**DIRECTIONS**
Begin with the line that contains "make_upper(patent, shoe)" and end with the line that contains "from mathutils import Matrix, Vector", transcribing exactly each line in that stretch and no other.
........
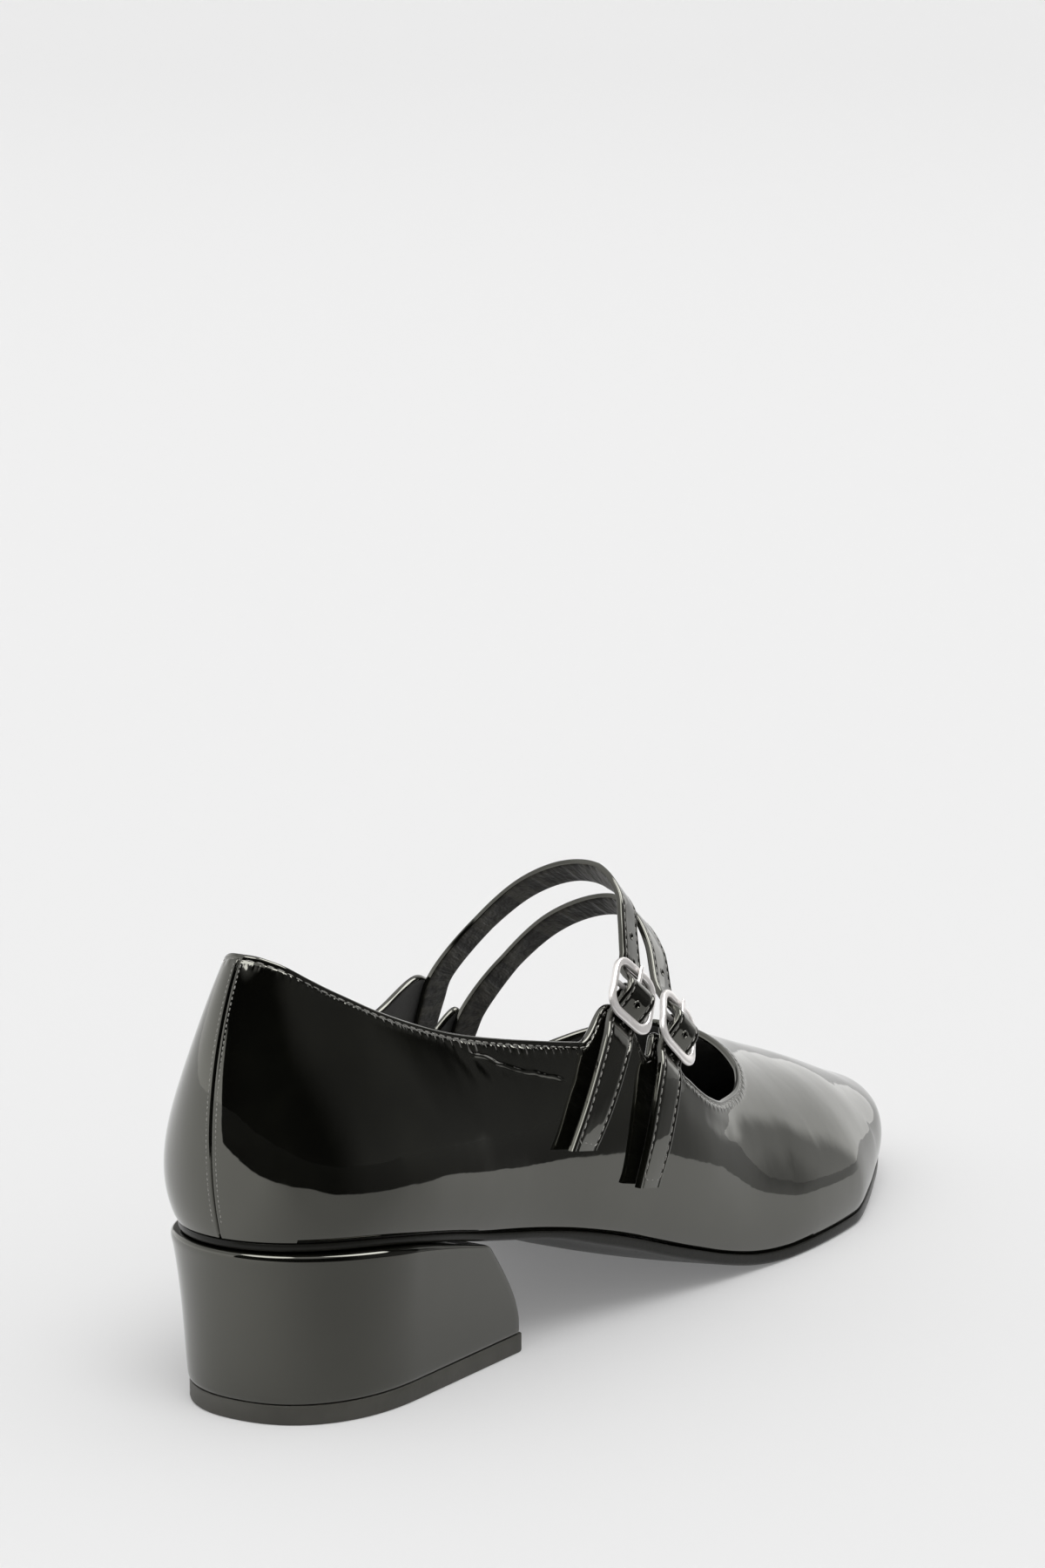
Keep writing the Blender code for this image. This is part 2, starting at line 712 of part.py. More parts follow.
def strap_path(strap, buckle):
    """Centre line from behind the tab, over the instep, through the buckle, to the tail.

    Each entry is a point and the direction across the strap there.
    """
    half = 0.5 * STRAP_THICKNESS
    path = []
    for drop in (STRAP_SEAM, 0.5 * STRAP_SEAM, 0.0):
        point, normal, up, forward = surface_frame(strap.tab_x, strap.tab_top - drop, 1)
        behind = WALL + GAP + half + SEAM_CLEAR * drop / STRAP_SEAM
        path.append((point - normal * behind, (forward - up * TAB_LEAN).normalized()))
    for row in strap.arch:
        path.append((Vector((row.x, row.y, row.z)), Vector((1.0, row.turn, -row.lean)).normalized()))

    end_up, end_out = frame_end()
    under = FRAME_RADIUS + GAP + half
    over = BAR_RADIUS + BAR_PLAY + LOOP_THICKNESS + GAP + half
    through = (
        (end_up + 3.5, end_out - under + 0.1),
        (end_up, end_out - under),
        (0.55 * end_up, 0.5 * (over + end_out - under) - 0.3),
        (0.12 * end_up, over - 0.1),
        (-0.2 * end_up, over - 0.3),
        (-0.6 * end_up, 0.5 * (over - end_out - under) - 0.1),
        (-end_up, -end_out - under),
    )
    path += [(buckle.at(up, out), buckle.across) for up, out in through]

    start = buckle.at(-end_up - 1.0, 0.0)
    bend = buckle.at(-end_up - 12.0, 0.0)
    end = Vector((strap.tail_x, 0.0, strap.tail_z))
    steps = 4
    for i in range(1, steps + 1):
        s = i / steps
        place = start.lerp(bend, s).lerp(bend.lerp(end, s), s)
        point, normal, _, _ = surface_frame(place.x, place.z, -1)
        clear = half + TAIL_CLEAR + 1.0 * s
        path.append((point + normal * clear, buckle.across.lerp(TAIL_ACROSS, s * s)))
    return path


def make_strap(strap, buckle, material, parent):
    """Narrow strap with softened edges, slotted where the prong passes."""
    steps = 4
    nodes = strap_path(strap, buckle)
    path = smooth_path([point for point, _ in nodes], steps)
    across_hints = [across for _, across in nodes]
    half_width = 0.5 * STRAP_WIDTH
    half = 0.5 * STRAP_THICKNESS
    edge = 0.35
    corners = (
        (half_width, half - edge), (half_width - edge, half),
        (edge - half_width, half), (-half_width, half - edge),
        (-half_width, edge - half), (edge - half_width, -half),
        (half_width - edge, -half), (half_width, edge - half),
    )
    sections = []
    for i, direction in enumerate(tangents(path)):
        node, part = divmod(i, steps)
        following = min(node + 1, len(nodes) - 1)
        hint = across_hints[node].lerp(across_hints[following], part / steps)
        across = (hint - direction * hint.dot(direction)).normalized()
        out = direction.cross(across)
        sections.append([across * a + out * b for a, b in corners])
    # the free end is cut on a slant, along the last hint
    slant = across_hints[-1].normalized()
    stretch = 1.0 / slant.dot(across)
    sections[-1] = [slant * a * stretch + out * b for a, b in corners]
    piece = make_object(strap.name + "_strap", sweep(path, sections, False), material, parent)
    start, tip = prong_line(buckle)
    slot_path = [start.lerp(tip, -0.3), tip]
    slot_sections = [
        flat_section(buckle, direction, PRONG_CLEARANCE) for direction in tangents(slot_path)
    ]
    slot_name = strap.name + "_prong_slot"
    slot = make_object(slot_name, sweep(slot_path, slot_sections, False), material, parent)
    cut(piece, slot)
    return piece


def flat_section(buckle, direction, extra=0.0):
    """The prong's flattened round section, made larger all round by extra."""
    radius = 0.5 * PRONG_WIDTH + extra
    squash = (0.5 * PRONG_THICKNESS + extra) / radius
    return round_section(direction, buckle.across, radius, RIBBON_SIDES, squash)


def prong_line(buckle):
    """The prong's straight part: from the centre bar to the frame's upper bar."""
    half = 0.5 * PRONG_THICKNESS
    ring = BAR_RADIUS + BAR_PLAY + half
    end_up, end_out = frame_end()
    tip_out = end_out + FRAME_RADIUS + BAR_PLAY + half
    return [buckle.at(0.3, ring), buckle.at(end_up + 1.0, tip_out)]


def make_prong(strap, buckle, material, parent):
    """A hook round the centre bar, then straight to rest on the end bar."""
    ring = BAR_RADIUS + BAR_PLAY + 0.5 * PRONG_THICKNESS
    path = []
    steps = 12
    for i in range(steps + 1):
        angle = math.radians(HOOK_END + HOOK_SWEEP * (1.0 - i / steps))
        path.append(buckle.at(ring * math.cos(angle), ring * math.sin(angle)))
    path.append(prong_line(buckle)[-1])
    sections = [flat_section(buckle, direction) for direction in tangents(path)]
    name = strap.name + "_buckle_prong"
    return make_object(name, sweep(path, sections, False), material, parent)


def make_frame(strap, buckle, material, parent):
    """Rounded rectangle of flattened wire with a round centre bar."""
    path = []
    corner_steps = 4
    inner_width = FRAME_HALF_WIDTH + FRAME_RADIUS - FRAME_CORNER
    inner_length = FRAME_HALF_LENGTH - FRAME_CORNER
    for quarter, (sx, sy) in enumerate(((1, 1), (-1, 1), (-1, -1), (1, -1))):
        for i in range(corner_steps + 1):
            angle = 0.5 * math.pi * (quarter + i / corner_steps)
            across = sx * inner_width + FRAME_CORNER * math.cos(angle)
            up = sy * inner_length + FRAME_CORNER * math.sin(angle)
            path.append(buckle.tilted(up, 0.0, across))
    normal = (buckle.tilted(0.0, 1.0) - buckle.tilted(0.0, 0.0)).normalized()
    sections = [
        round_section(direction, normal, FRAME_RADIUS, RIBBON_SIDES)
        for direction in tangents(path, True)
    ]
    piece = make_object(strap.name + "_buckle_frame", sweep(path, sections, True), material, parent)
    reach = FRAME_HALF_WIDTH + FRAME_RADIUS
    bar_path = [buckle.at(0.0, 0.0, -reach), buckle.at(0.0, 0.0, reach)]
    bar_sections = [
        round_section(buckle.across, buckle.up, BAR_RADIUS, RIBBON_SIDES) for _ in bar_path
    ]
    bar = make_object(strap.name + "_bar", sweep(bar_path, bar_sections, False), material, parent)
    join(piece, bar)
    return piece


def make_loop(strap, buckle, material, parent):
    """Folded leather tab that holds the centre bar and is sewn to the ear."""
    inner = BAR_RADIUS + BAR_PLAY
    outer = inner + LOOP_THICKNESS
    leg_out = GAP - BAR_STANDOFF
    leg_thickness = 2.0 * LOOP_THICKNESS
    outline = [
        (-outer - 0.8, leg_out), (-LOOP_LEG, leg_out), (-LOOP_LEG, leg_out + leg_thickness),
        (-outer - 1.6, leg_out + leg_thickness),
    ]
    steps = 10
    for i in range(steps + 1):
        angle = math.radians(160.0 - 260.0 * i / steps)
        outline.append((outer * math.cos(angle), outer * math.sin(angle)))
    mesh_data = bmesh.new()
    rows = []
    for across in (-0.5 * LOOP_WIDTH, 0.5 * LOOP_WIDTH):
        rows.append([mesh_data.verts.new(buckle.at(up, out, across)) for up, out in outline])
    add_strip(mesh_data, rows[0], rows[1], True)
    mesh_data.faces.new(rows[0])
    mesh_data.faces.new(rows[1])
    piece = make_object(strap.name + "_buckle_loop", mesh_data, material, parent)

    reach = LOOP_WIDTH
    ends = [buckle.at(0.0, 0.0, -reach), buckle.at(0.0, 0.0, reach)]
    eye_sections = [round_section(buckle.across, buckle.up, inner, 12) for _ in ends]
    eye = make_object(strap.name + "_eye", sweep(ends, eye_sections, False), material, parent)
    cut(piece, eye)

    slot_data = bmesh.new()
    slot_rows = []
    for across in (-0.5 * LOOP_SLOT, 0.5 * LOOP_SLOT):
        corners = ((-2.6, -3.5), (-2.6, 3.5), (3.5, 3.5), (3.5, -3.5))
        slot_rows.append([slot_data.verts.new(buckle.at(up, out, across)) for up, out in corners])
    add_strip(slot_data, slot_rows[0], slot_rows[1], True)
    slot_data.faces.new(slot_rows[0])
    slot_data.faces.new(slot_rows[1])
    notch = make_object(strap.name + "_notch", slot_data, material, parent)
    cut(piece, notch)
    return piece


def centre_on_floor(parent):
    """Carry the shoe so that its own box is centred above the world's origin."""
    bpy.context.view_layer.update()
    shown = [piece for piece in parent.children if not piece.hide_render]
    corners = [v.co for piece in shown for v in piece.data.vertices]
    middle = [0.5 * (min(c[i] for c in corners) + max(c[i] for c in corners)) for i in (0, 1)]
    parent.location = (-middle[0], -middle[1], -min(c.z for c in corners))


def build():
    for old in list(bpy.data.objects):
        bpy.data.objects.remove(old)
    shoe = bpy.data.objects.new("shoe", None)
    bpy.context.scene.collection.objects.link(shoe)

    patent = make_material("black_patent", (0.010, 0.010, 0.009), 0.08, coat=1.0)
    lining = make_material("sock_lining", (0.060, 0.055, 0.048), 0.6)
    sole_black = make_material("sole_black", (0.015, 0.015, 0.014), 0.45)
    rubber = make_material("lift_rubber", (0.055, 0.053, 0.045), 0.7)
    heel_cover = make_material("heel_patent", (0.012, 0.012, 0.011), 0.1, coat=1.0)
    silver = make_material("buckle_silver", (0.75, 0.74, 0.73), 0.15, metallic=1.0)

    make_upper(patent, shoe)
    make_outsole(sole_black, shoe)
    make_insole(lining, shoe)
    make_heel_block(heel_cover, shoe)
    make_heel_lift(rubber, shoe)
    for strap in STRAPS:
        buckle = BuckleFrame(strap)
        make_strap(strap, buckle, patent, shoe)
        make_frame(strap, buckle, silver, shoe)
        make_prong(strap, buckle, silver, shoe)
        make_loop(strap, buckle, patent, shoe)
    centre_on_floor(shoe)


build()
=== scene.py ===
"""Looks of a right mary jane shoe in black patent leather, on a low block heel.

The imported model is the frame.  Every piece is worked out in millimetres in the
last's own axes (x from the heel's back to the toe, y to the inner side of the
foot, z up) and carried to the frame's metres when its mesh is made.
"""

import logging
import math
from dataclasses import dataclass, field
from enum import Enum
from typing import NamedTuple, Optional, Sequence, Union

import bmesh
import bpy
import numpy as np
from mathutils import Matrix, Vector


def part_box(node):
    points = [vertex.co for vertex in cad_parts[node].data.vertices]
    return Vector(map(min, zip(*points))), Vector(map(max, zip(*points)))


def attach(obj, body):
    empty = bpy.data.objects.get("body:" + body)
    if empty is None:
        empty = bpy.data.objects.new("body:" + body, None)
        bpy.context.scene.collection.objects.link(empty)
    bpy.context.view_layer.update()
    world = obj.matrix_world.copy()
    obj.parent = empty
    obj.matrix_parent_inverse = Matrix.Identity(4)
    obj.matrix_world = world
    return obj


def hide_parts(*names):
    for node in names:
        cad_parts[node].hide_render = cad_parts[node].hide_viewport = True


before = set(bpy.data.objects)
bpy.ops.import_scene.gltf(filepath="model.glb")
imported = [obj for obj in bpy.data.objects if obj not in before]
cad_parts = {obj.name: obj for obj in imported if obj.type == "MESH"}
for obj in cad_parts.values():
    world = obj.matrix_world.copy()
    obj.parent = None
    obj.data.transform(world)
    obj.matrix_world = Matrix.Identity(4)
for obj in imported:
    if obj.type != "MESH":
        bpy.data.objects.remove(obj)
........
**RESULT**
    make_upper(patent, shoe)
    make_outsole(sole_black, shoe)
    make_insole(lining, shoe)
    make_heel_block(heel_cover, shoe)
    make_heel_lift(rubber, shoe)
    for strap in STRAPS:
        buckle = BuckleFrame(strap)
        make_strap(strap, buckle, patent, shoe)
        make_frame(strap, buckle, silver, shoe)
        make_prong(strap, buckle, silver, shoe)
        make_loop(strap, buckle, patent, shoe)
    centre_on_floor(shoe)


build()
=== scene.py ===
"""Looks of a right mary jane shoe in black patent leather, on a low block heel.

The imported model is the frame.  Every piece is worked out in millimetres in the
last's own axes (x from the heel's back to the toe, y to the inner side of the
foot, z up) and carried to the frame's metres when its mesh is made.
"""

import logging
import math
from dataclasses import dataclass, field
from enum import Enum
from typing import NamedTuple, Optional, Sequence, Union

import bmesh
import bpy
import numpy as np
from mathutils import Matrix, Vector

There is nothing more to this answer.